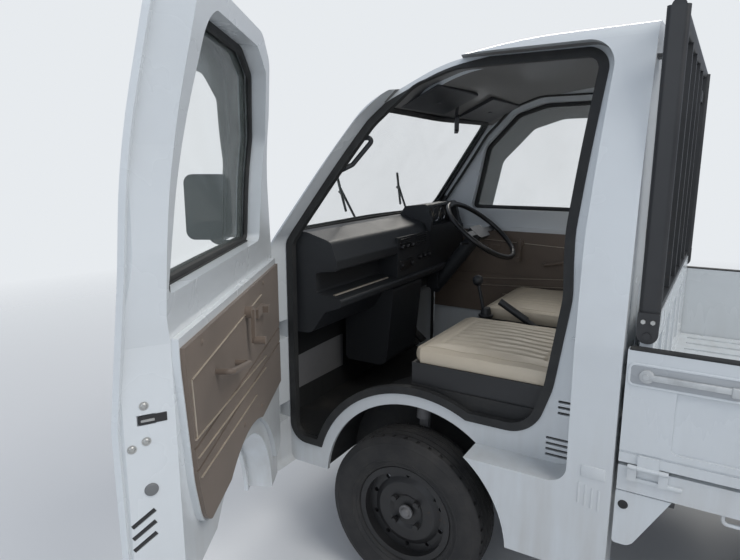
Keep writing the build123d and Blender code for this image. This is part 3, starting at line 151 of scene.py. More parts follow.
class Finish:
    """One procedural material, or the world's background, built from nodes."""

    def __init__(self, name, world=None):
        self.material = world or bpy.data.materials.new(name)
        self.material.use_nodes = True
        self.tree = self.material.node_tree
        self.tree.nodes.clear()
        self.output = self.tree.nodes.new("ShaderNodeOutput" + ("World" if world else "Material"))
        self.place = None if world else self.node("TexCoord", out="Object")

    def node(self, kind, settings=None, sockets=None, out=0):
        made = self.tree.nodes.new("ShaderNode" + kind)
        for key, value in (settings or {}).items():
            setattr(made, key, value)
        for key, value in (sockets or {}).items():
            if isinstance(value, Value):
                self.tree.links.new(value.socket, made.inputs[key])
            elif value is not None:
                made.inputs[key].default_value = value
        return Value(self, made.outputs[out])

    def scaled(self, x, y, z):
        return self.node("Mapping", None, {"Vector": self.place, "Scale": (x, y, z)})

    def noise(self, scale, detail=2.0, rough=0.5, where=None):
        sockets = {"Vector": where or self.place, "Scale": scale, "Detail": detail,
                   "Roughness": rough}
        return self.node("TexNoise", None, sockets)

    def grain(self, scale):
        sockets = {"Vector": self.place, "Scale": scale}
        return self.node("TexVoronoi", {"feature": "F1"}, sockets)

    def axis(self, name, vector=None):
        return self.node("SeparateXYZ", None, {0: vector or self.place}, name)

    def ribs(self, count):
        """Waves across the truck."""
        return self.node("Math", {"operation": "SINE"}, {0: self.axis("Y") * count})

    def facing(self, name):
        return self.axis(name, self.node("NewGeometry", out="Normal"))

    def mix(self, mask, first, second):
        """Colour from first to second as the mask rises."""
        sockets = {0: mask, 6: opaque(first), 7: opaque(second)}
        return self.node("Mix", {"data_type": "RGBA"}, sockets, 2)

    def bump(self, height, strength, distance):
        sockets = {"Strength": strength, "Distance": distance, "Height": height}
        return self.node("Bump", None, sockets)

    def shade(self, **sockets):
        """Finishes the material with one shader; names use underscores for spaces."""
        plain = {key.replace("_", " "): value for key, value in sockets.items()}
        plain["Base Color"] = opaque(plain["Base Color"])
        return self.close(self.node("BsdfPrincipled", None, plain))

    def close(self, shader):
        self.tree.links.new(shader.socket, self.output.inputs["Surface"])
        return self.material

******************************

Copy every line of the material, please, keeping it exactly the same.

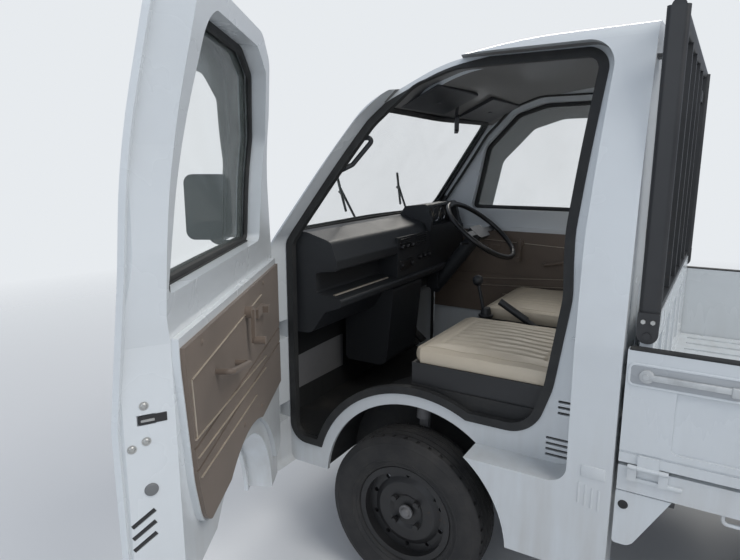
Keep writing the build123d and Blender code for this image. This is part 3, starting at line 151 of scene.py. More parts follow.
class Finish:
    """One procedural material, or the world's background, built from nodes."""

    def __init__(self, name, world=None):
        self.material = world or bpy.data.materials.new(name)
        self.material.use_nodes = True
        self.tree = self.material.node_tree
        self.tree.nodes.clear()
        self.output = self.tree.nodes.new("ShaderNodeOutput" + ("World" if world else "Material"))
        self.place = None if world else self.node("TexCoord", out="Object")

    def node(self, kind, settings=None, sockets=None, out=0):
        made = self.tree.nodes.new("ShaderNode" + kind)
        for key, value in (settings or {}).items():
            setattr(made, key, value)
        for key, value in (sockets or {}).items():
            if isinstance(value, Value):
                self.tree.links.new(value.socket, made.inputs[key])
            elif value is not None:
                made.inputs[key].default_value = value
        return Value(self, made.outputs[out])

    def scaled(self, x, y, z):
        return self.node("Mapping", None, {"Vector": self.place, "Scale": (x, y, z)})

    def noise(self, scale, detail=2.0, rough=0.5, where=None):
        sockets = {"Vector": where or self.place, "Scale": scale, "Detail": detail,
                   "Roughness": rough}
        return self.node("TexNoise", None, sockets)

    def grain(self, scale):
        sockets = {"Vector": self.place, "Scale": scale}
        return self.node("TexVoronoi", {"feature": "F1"}, sockets)

    def axis(self, name, vector=None):
        return self.node("SeparateXYZ", None, {0: vector or self.place}, name)

    def ribs(self, count):
        """Waves across the truck."""
        return self.node("Math", {"operation": "SINE"}, {0: self.axis("Y") * count})

    def facing(self, name):
        return self.axis(name, self.node("NewGeometry", out="Normal"))

    def mix(self, mask, first, second):
        """Colour from first to second as the mask rises."""
        sockets = {0: mask, 6: opaque(first), 7: opaque(second)}
        return self.node("Mix", {"data_type": "RGBA"}, sockets, 2)

    def bump(self, height, strength, distance):
        sockets = {"Strength": strength, "Distance": distance, "Height": height}
        return self.node("Bump", None, sockets)

    def shade(self, **sockets):
        """Finishes the material with one shader; names use underscores for spaces."""
        plain = {key.replace("_", " "): value for key, value in sockets.items()}
        plain["Base Color"] = opaque(plain["Base Color"])
        return self.close(self.node("BsdfPrincipled", None, plain))

    def close(self, shader):
        self.tree.links.new(shader.socket, self.output.inputs["Surface"])
        return self.material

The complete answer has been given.